An awful lot of weight is being put on some pretty thin ice here.
As we can see here, Global average temperatures were not actually that warm in the Medieval Warm Period, and were well below what we have already reached today. Looks like a hockey stick to me.
By RCraig09 – Own work, CC BY-SA 4.0,
It is perhaps characteristically Global North centric that a period of warmer temperatures in the North Atlantic resulting from a combination of solar activity, decreased volcanic activity and shifts in ocean circulation patterns bringing warmer water into the North Atlantic (famously allowing the Vikings to settle in Greenland) are falsely taken as a global phenomena.

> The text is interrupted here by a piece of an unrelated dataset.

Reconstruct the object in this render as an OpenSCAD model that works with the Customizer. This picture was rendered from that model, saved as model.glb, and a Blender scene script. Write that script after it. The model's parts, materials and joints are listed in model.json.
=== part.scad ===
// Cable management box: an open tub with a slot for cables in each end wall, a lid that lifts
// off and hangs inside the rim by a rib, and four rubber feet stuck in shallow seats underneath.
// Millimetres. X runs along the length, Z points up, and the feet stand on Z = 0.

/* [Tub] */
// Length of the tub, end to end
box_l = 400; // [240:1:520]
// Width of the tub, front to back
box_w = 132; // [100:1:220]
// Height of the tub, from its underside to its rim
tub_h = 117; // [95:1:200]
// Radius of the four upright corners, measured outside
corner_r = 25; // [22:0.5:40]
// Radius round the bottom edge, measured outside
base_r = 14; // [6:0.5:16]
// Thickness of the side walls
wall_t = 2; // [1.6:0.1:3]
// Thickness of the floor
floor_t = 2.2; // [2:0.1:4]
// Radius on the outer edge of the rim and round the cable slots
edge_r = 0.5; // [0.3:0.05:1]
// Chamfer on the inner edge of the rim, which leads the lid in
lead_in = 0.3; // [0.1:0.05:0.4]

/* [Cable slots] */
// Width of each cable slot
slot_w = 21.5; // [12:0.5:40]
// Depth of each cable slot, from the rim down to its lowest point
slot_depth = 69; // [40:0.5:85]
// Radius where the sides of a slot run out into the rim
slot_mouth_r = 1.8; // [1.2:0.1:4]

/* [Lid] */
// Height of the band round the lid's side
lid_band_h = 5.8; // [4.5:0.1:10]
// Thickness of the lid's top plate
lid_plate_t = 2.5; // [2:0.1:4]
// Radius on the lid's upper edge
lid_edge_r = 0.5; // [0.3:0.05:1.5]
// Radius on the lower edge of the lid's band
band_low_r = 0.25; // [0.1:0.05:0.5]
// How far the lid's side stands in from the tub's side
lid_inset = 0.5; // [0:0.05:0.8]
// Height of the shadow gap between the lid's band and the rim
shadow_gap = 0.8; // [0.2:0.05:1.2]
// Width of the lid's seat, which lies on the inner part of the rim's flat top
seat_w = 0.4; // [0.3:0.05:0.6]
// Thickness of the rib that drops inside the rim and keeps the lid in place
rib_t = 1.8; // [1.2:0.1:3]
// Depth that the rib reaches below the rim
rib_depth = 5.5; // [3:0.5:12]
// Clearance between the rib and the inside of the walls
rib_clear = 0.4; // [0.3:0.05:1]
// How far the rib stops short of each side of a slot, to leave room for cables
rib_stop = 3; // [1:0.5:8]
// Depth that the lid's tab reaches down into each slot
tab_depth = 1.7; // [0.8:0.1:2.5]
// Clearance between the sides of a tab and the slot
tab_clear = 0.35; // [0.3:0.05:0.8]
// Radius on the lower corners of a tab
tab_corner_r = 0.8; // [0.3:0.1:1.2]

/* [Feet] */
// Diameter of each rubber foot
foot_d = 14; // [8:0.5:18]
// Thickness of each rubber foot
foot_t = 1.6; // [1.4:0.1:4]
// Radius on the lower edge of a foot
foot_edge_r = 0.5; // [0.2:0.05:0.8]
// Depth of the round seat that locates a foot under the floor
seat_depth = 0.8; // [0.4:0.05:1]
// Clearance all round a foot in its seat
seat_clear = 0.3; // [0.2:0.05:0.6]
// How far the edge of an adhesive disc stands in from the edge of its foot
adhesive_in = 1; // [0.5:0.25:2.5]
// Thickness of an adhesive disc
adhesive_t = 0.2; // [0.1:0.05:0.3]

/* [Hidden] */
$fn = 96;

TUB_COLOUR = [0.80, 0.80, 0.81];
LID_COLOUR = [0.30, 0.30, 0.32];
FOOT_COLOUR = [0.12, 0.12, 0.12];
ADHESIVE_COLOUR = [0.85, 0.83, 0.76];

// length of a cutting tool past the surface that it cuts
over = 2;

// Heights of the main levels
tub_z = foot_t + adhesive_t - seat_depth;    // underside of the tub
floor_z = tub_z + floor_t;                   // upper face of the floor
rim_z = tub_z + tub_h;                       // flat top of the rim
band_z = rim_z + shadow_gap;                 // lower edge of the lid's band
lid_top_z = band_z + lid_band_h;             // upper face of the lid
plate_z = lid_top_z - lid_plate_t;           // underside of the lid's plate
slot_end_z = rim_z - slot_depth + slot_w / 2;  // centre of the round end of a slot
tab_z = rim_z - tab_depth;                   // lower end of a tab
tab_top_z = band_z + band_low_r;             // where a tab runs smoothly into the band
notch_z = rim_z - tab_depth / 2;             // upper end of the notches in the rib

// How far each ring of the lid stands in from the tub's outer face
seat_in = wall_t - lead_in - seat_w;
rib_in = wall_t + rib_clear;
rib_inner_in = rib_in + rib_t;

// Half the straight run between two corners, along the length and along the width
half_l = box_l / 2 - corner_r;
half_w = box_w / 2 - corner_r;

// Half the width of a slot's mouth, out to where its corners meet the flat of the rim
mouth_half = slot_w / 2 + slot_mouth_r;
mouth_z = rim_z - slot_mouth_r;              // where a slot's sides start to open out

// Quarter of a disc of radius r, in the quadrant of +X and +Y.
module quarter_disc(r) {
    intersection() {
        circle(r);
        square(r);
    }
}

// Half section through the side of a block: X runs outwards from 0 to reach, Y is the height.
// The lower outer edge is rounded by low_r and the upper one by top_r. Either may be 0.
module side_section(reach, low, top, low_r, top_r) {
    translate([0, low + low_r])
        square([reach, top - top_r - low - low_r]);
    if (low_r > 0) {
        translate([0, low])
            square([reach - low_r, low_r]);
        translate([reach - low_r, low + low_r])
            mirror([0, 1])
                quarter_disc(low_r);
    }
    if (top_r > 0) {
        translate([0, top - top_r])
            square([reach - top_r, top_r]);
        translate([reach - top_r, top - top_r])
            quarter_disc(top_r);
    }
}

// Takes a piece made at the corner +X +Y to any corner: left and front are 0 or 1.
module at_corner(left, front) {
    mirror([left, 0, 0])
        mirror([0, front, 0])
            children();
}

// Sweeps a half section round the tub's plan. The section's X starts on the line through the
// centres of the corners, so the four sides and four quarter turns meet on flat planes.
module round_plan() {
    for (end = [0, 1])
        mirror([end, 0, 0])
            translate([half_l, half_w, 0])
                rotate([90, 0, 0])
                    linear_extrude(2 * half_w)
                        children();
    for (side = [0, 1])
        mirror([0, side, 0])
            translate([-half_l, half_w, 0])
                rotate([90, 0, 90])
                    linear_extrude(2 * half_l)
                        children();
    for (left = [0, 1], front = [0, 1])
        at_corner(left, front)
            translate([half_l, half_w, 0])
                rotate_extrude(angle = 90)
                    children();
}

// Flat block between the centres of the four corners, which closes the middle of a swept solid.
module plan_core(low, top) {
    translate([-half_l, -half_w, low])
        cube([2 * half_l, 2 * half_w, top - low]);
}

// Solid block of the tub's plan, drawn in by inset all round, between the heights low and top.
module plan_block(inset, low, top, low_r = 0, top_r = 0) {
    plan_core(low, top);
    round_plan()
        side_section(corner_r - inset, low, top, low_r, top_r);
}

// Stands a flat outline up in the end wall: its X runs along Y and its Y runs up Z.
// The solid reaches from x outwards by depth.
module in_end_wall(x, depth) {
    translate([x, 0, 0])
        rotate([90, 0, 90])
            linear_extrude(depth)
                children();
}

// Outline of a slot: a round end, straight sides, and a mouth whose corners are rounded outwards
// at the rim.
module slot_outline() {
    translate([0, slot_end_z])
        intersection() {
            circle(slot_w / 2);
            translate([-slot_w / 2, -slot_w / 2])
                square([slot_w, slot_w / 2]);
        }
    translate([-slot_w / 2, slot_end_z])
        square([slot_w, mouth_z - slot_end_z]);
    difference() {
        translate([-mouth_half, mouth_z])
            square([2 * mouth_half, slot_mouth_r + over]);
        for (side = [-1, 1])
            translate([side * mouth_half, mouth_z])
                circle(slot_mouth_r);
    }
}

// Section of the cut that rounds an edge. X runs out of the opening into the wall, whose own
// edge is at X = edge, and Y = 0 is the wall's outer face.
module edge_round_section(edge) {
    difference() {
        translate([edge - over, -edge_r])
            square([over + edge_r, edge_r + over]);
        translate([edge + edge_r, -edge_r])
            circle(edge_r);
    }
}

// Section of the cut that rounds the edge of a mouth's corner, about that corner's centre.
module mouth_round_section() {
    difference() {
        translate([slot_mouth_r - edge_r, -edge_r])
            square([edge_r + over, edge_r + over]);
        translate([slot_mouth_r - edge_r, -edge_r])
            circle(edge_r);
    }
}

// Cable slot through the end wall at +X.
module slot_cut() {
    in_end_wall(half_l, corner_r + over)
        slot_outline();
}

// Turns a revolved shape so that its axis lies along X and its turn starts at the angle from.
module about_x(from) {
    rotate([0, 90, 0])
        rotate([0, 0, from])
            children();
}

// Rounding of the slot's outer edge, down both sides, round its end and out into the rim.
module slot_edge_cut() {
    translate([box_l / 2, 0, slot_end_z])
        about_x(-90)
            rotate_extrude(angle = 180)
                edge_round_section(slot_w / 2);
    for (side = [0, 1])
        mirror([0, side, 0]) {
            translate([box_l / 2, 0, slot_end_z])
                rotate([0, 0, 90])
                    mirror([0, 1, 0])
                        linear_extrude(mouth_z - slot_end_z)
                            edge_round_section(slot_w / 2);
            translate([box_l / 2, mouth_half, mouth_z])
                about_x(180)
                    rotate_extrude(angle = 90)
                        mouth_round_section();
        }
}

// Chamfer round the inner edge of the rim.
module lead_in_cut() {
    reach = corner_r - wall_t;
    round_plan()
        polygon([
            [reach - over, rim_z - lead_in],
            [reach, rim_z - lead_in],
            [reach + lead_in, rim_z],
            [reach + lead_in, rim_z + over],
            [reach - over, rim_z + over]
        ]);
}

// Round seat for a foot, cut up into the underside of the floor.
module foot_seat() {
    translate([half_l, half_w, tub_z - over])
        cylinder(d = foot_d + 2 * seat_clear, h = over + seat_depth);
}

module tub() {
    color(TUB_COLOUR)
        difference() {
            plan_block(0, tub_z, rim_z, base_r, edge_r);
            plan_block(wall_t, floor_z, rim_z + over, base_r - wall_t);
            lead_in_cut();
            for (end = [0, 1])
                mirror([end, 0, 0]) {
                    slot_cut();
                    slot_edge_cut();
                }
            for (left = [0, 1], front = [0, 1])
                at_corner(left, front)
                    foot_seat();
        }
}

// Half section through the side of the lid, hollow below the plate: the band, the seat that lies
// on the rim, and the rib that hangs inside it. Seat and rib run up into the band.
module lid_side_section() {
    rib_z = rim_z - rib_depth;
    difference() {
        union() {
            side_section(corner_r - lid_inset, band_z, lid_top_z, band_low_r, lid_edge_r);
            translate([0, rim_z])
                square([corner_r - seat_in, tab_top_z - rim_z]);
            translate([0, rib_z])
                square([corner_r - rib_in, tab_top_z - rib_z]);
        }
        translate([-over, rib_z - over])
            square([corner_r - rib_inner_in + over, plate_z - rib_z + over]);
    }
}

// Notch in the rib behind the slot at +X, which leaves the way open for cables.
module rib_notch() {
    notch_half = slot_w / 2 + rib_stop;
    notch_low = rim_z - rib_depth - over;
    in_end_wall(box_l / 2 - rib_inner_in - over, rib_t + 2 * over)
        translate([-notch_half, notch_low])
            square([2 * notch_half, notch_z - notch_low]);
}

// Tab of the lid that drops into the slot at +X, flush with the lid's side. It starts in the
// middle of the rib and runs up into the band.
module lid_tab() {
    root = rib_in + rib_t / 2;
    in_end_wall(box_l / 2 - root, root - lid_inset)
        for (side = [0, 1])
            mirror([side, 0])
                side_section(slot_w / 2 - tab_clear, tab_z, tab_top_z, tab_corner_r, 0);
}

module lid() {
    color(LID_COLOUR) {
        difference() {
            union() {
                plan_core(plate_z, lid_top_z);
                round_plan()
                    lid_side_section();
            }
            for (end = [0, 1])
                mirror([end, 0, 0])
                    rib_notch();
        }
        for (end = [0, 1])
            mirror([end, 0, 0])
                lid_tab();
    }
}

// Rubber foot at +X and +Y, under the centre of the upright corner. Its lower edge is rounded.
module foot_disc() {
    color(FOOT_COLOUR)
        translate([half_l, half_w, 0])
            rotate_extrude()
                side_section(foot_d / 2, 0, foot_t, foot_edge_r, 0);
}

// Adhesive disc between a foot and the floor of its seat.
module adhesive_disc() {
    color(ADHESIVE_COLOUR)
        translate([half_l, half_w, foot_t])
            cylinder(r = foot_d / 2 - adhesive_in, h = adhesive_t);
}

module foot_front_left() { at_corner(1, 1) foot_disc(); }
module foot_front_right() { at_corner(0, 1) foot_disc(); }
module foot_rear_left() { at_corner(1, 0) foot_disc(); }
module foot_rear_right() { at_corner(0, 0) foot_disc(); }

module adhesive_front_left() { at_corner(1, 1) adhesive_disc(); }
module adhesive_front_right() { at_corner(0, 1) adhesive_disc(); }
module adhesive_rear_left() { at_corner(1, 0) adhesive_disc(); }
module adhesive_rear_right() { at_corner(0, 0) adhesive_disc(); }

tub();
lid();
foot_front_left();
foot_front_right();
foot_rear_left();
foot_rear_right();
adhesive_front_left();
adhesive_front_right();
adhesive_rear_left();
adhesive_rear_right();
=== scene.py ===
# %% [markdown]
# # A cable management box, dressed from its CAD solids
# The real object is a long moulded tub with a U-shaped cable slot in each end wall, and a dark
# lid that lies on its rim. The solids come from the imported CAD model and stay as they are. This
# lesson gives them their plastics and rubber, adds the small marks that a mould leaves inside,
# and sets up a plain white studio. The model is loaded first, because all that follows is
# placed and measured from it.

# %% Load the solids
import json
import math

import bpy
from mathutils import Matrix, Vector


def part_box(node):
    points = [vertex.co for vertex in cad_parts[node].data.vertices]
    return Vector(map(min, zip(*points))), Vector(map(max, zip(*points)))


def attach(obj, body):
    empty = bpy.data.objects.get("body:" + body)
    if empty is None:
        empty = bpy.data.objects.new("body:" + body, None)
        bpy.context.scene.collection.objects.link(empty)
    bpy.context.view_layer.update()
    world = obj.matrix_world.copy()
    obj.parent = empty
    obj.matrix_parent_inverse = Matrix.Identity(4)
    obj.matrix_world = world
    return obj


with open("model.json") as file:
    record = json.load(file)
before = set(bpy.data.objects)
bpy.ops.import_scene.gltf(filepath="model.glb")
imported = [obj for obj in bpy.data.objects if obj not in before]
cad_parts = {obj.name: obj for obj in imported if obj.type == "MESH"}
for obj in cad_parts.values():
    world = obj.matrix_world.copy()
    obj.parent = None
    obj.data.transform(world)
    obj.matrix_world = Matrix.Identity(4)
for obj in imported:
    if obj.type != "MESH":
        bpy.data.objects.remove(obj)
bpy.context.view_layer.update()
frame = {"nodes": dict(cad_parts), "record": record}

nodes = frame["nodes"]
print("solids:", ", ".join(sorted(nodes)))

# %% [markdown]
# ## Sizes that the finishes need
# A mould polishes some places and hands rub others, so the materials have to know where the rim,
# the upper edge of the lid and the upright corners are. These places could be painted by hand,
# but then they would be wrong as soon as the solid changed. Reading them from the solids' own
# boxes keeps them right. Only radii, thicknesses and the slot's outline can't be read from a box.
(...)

But, even in the Northern Hemisphere, we are already above where we were then and heading up fast. The speed with which the ice shelf on Greenland is melting is testament to that.
This can be explored more fully here.
To summarise,
- Short term solar activity has a limited impact on climate change and assessment of recent solar cycles shows no relation between it and the overall trajectory of rising temperatures, as solar radiation has decreased somewhat in the last 40 years.
- Orbital cycles have a massive impact, but these take place on a much larger timescale than the current rapid shift, tens to hundreds of thousands of years, not decades and a couple of centuries, so do not explain it. In fact, according to NASA, “”If there were no human influences on climate, scientists say Earth’s current orbital positions within the Milankovitch cycles predict our planet should be cooling, not warming, continuing a long-term cooling trend that began 6,000 years ago.
- Volcanic activity can, and does, have a short sharp downward impact. Air pollution also has a downward impact on a longer term basis, so, neither of these would explain why temperatures are rising, but do explain dips in the rising curve.
- This curve is, however, consistent with the current rising curve of greenhouse gas emissions.